● Written problem: The material below holds a span beginning at the line with "for name, point, axis" and ending at the line with "for node in". Quote that span exactly, both ends included, and only that span.

● Data excerpt:
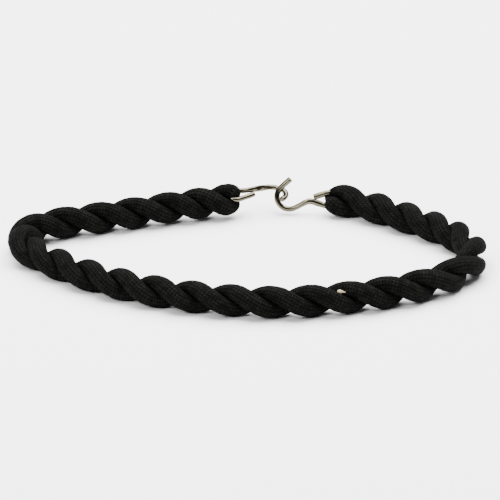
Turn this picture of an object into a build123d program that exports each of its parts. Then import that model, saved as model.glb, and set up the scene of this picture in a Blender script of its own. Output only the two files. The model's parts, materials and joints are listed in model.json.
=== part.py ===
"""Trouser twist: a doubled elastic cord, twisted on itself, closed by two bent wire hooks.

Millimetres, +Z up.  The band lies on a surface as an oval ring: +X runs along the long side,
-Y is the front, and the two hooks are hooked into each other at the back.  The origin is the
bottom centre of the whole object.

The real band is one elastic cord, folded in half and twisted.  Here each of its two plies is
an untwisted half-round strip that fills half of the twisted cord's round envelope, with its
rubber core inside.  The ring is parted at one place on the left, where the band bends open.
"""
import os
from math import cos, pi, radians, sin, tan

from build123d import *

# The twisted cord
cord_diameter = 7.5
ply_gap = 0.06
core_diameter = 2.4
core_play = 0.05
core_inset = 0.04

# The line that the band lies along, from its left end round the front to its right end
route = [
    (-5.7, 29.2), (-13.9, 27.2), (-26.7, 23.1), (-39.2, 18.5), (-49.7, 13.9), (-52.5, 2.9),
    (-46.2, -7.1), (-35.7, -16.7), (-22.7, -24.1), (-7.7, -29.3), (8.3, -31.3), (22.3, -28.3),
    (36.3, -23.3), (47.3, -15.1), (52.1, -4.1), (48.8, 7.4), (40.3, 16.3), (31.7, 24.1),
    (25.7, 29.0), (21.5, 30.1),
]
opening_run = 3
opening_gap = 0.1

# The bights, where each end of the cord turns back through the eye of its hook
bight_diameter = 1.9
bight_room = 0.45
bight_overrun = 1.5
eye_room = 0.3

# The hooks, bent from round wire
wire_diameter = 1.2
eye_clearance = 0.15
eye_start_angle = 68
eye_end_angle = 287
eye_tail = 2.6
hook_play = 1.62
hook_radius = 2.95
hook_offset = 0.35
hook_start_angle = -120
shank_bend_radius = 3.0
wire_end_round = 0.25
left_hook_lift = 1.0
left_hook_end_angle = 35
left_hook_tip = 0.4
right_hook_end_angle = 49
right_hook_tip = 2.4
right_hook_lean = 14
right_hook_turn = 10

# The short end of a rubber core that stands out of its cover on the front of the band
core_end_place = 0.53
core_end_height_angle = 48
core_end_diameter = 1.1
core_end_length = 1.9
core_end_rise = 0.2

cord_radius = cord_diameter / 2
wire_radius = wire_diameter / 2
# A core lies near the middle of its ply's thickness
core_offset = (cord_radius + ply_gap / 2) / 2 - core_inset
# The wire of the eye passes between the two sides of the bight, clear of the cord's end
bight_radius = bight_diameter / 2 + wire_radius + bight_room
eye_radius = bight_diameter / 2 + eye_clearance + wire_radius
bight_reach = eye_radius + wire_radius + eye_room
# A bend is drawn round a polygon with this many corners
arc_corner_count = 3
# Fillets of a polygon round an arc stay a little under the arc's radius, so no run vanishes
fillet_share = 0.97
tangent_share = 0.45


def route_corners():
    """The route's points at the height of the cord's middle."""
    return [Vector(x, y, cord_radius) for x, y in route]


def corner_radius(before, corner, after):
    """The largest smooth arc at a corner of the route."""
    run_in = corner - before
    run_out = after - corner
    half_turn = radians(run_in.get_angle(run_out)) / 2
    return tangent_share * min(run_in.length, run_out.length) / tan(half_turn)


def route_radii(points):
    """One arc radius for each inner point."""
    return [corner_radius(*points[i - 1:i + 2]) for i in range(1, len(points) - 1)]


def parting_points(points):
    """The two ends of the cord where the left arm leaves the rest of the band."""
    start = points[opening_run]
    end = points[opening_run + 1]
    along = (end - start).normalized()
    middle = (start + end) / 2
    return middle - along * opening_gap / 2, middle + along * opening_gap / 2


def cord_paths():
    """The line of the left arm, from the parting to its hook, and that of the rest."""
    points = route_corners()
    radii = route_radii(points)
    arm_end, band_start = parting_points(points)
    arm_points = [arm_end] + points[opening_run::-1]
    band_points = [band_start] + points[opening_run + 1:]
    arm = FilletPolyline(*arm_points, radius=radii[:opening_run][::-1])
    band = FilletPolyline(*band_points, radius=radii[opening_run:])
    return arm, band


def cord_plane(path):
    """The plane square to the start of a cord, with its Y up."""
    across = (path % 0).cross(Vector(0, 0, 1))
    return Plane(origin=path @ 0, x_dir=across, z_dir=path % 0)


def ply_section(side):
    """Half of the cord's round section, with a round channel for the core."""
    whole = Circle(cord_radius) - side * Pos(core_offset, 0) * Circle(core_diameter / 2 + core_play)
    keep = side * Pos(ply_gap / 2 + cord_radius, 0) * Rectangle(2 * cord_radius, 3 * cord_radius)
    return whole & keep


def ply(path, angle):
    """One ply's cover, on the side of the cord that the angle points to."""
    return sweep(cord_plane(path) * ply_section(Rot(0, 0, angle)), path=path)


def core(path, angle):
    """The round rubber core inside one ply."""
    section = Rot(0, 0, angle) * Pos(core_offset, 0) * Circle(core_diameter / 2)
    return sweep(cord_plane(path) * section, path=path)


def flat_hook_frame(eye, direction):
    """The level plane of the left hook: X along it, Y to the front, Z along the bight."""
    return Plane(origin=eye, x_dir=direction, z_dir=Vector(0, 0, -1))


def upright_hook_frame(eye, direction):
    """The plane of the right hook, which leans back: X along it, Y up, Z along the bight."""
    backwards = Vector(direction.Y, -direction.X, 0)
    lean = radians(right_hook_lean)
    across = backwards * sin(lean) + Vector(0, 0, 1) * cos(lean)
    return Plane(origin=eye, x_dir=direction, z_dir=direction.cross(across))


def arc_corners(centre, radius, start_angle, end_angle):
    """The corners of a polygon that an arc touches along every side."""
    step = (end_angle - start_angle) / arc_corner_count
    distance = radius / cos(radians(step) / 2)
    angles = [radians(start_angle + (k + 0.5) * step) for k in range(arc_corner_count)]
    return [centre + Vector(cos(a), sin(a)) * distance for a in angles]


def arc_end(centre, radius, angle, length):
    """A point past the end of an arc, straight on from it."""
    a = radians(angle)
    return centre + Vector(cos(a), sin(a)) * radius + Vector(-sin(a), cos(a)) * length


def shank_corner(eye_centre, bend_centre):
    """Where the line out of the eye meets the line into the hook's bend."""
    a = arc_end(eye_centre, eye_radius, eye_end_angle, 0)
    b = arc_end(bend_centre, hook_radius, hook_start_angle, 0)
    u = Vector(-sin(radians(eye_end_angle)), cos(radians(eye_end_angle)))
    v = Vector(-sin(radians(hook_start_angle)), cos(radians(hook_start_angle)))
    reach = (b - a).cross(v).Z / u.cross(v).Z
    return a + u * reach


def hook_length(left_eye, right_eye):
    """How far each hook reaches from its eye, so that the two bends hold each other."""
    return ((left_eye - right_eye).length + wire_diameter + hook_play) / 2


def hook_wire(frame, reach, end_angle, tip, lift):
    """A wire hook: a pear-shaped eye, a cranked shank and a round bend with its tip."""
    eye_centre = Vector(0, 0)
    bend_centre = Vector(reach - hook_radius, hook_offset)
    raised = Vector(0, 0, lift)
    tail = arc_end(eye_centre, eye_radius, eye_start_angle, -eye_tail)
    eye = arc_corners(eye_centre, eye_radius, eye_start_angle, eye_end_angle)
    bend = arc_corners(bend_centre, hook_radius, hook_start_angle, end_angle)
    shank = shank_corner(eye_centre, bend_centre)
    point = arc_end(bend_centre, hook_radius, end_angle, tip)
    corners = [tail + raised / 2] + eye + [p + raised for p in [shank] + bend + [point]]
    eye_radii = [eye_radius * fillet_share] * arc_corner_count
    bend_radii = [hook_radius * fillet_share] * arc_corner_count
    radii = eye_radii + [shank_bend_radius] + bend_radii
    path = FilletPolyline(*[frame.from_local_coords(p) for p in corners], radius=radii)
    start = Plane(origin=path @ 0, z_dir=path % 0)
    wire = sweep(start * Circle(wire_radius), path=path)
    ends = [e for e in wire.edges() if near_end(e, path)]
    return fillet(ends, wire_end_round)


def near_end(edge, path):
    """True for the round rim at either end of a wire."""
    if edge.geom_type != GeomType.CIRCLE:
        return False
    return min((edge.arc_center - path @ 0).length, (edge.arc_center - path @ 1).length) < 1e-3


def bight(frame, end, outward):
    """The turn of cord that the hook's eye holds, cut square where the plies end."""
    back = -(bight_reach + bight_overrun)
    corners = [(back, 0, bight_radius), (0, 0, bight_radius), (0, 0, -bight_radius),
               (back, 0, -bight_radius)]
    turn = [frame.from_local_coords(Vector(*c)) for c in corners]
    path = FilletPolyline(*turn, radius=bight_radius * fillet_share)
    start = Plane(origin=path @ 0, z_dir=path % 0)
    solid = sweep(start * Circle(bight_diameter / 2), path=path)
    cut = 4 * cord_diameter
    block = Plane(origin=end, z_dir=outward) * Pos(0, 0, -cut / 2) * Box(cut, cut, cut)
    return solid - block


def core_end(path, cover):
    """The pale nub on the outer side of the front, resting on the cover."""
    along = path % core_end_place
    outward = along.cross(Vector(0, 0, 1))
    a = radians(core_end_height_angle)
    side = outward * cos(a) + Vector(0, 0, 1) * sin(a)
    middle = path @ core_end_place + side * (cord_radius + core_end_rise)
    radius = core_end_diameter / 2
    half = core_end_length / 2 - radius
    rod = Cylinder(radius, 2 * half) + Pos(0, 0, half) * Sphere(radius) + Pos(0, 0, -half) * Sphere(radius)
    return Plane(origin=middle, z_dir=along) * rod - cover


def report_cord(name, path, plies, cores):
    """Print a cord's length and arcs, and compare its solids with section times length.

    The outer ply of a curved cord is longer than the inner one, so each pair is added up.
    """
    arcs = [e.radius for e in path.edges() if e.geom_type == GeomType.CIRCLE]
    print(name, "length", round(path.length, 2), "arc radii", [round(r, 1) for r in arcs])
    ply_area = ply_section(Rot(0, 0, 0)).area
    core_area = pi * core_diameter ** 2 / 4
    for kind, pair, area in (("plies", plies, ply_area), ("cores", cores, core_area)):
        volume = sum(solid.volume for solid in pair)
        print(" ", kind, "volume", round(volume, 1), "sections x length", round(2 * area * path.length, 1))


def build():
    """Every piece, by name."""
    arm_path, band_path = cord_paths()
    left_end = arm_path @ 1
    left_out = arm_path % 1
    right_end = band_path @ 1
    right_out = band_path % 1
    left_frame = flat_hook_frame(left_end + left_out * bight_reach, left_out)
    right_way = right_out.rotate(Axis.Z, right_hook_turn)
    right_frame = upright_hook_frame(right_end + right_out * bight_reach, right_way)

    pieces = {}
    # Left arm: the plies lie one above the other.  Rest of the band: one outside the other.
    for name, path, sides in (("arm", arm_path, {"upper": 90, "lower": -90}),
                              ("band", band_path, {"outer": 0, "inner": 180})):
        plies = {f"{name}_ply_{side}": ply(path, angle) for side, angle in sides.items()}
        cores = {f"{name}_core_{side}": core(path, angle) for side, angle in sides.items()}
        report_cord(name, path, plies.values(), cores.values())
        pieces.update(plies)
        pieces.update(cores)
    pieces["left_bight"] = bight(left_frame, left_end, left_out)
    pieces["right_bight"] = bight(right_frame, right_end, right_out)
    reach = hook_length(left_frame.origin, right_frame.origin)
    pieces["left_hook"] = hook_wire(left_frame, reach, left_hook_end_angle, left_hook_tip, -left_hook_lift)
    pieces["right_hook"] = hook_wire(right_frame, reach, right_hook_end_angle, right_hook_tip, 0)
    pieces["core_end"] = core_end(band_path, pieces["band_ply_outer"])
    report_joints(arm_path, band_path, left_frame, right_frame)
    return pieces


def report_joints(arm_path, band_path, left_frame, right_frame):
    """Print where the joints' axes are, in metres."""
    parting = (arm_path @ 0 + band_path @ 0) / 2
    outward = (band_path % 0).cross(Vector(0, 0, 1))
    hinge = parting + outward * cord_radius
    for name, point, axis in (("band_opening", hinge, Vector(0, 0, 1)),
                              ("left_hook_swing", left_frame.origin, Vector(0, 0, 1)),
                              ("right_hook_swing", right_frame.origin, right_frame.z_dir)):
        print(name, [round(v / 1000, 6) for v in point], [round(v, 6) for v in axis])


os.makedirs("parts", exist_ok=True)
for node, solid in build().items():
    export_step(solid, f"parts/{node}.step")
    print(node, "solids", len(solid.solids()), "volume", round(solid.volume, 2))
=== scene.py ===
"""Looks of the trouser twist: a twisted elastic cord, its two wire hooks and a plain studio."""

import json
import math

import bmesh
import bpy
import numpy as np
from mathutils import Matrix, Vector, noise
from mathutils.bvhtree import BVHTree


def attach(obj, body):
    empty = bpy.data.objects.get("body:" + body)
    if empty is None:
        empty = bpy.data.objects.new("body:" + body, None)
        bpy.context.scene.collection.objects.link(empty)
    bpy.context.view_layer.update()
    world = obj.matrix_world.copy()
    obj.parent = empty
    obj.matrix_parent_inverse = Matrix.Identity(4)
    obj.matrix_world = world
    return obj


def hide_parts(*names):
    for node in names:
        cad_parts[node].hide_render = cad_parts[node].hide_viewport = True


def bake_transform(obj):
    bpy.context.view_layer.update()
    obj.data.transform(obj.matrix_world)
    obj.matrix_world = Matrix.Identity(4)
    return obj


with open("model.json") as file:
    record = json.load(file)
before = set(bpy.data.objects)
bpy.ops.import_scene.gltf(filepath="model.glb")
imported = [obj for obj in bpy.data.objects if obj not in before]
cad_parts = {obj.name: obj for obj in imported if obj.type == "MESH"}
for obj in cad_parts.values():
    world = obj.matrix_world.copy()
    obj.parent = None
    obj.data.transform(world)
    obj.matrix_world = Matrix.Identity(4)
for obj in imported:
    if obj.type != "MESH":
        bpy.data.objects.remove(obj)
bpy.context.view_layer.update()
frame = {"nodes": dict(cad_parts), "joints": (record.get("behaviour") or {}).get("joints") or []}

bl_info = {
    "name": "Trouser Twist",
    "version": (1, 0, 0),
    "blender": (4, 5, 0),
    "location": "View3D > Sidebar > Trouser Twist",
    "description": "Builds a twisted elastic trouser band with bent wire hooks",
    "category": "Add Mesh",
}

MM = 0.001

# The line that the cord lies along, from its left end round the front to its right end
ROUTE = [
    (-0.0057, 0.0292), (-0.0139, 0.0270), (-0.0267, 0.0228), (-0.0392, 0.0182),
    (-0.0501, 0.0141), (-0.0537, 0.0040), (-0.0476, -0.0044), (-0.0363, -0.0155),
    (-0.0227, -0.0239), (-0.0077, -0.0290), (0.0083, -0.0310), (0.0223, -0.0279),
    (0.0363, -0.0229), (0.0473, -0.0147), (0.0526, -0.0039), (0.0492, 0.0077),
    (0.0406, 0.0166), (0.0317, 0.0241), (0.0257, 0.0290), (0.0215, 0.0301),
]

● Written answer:
    for name, point, axis in (("band_opening", hinge, Vector(0, 0, 1)),
                              ("left_hook_swing", left_frame.origin, Vector(0, 0, 1)),
                              ("right_hook_swing", right_frame.origin, right_frame.z_dir)):
        print(name, [round(v / 1000, 6) for v in point], [round(v, 6) for v in axis])


os.makedirs("parts", exist_ok=True)
for node, solid in build().items():
    export_step(solid, f"parts/{node}.step")
    print(node, "solids", len(solid.solids()), "volume", round(solid.volume, 2))
=== scene.py ===
"""Looks of the trouser twist: a twisted elastic cord, its two wire hooks and a plain studio."""

import json
import math

import bmesh
import bpy
import numpy as np
from mathutils import Matrix, Vector, noise
from mathutils.bvhtree import BVHTree


def attach(obj, body):
    empty = bpy.data.objects.get("body:" + body)
    if empty is None:
        empty = bpy.data.objects.new("body:" + body, None)
        bpy.context.scene.collection.objects.link(empty)
    bpy.context.view_layer.update()
    world = obj.matrix_world.copy()
    obj.parent = empty
    obj.matrix_parent_inverse = Matrix.Identity(4)
    obj.matrix_world = world
    return obj


def hide_parts(*names):
    for node in names:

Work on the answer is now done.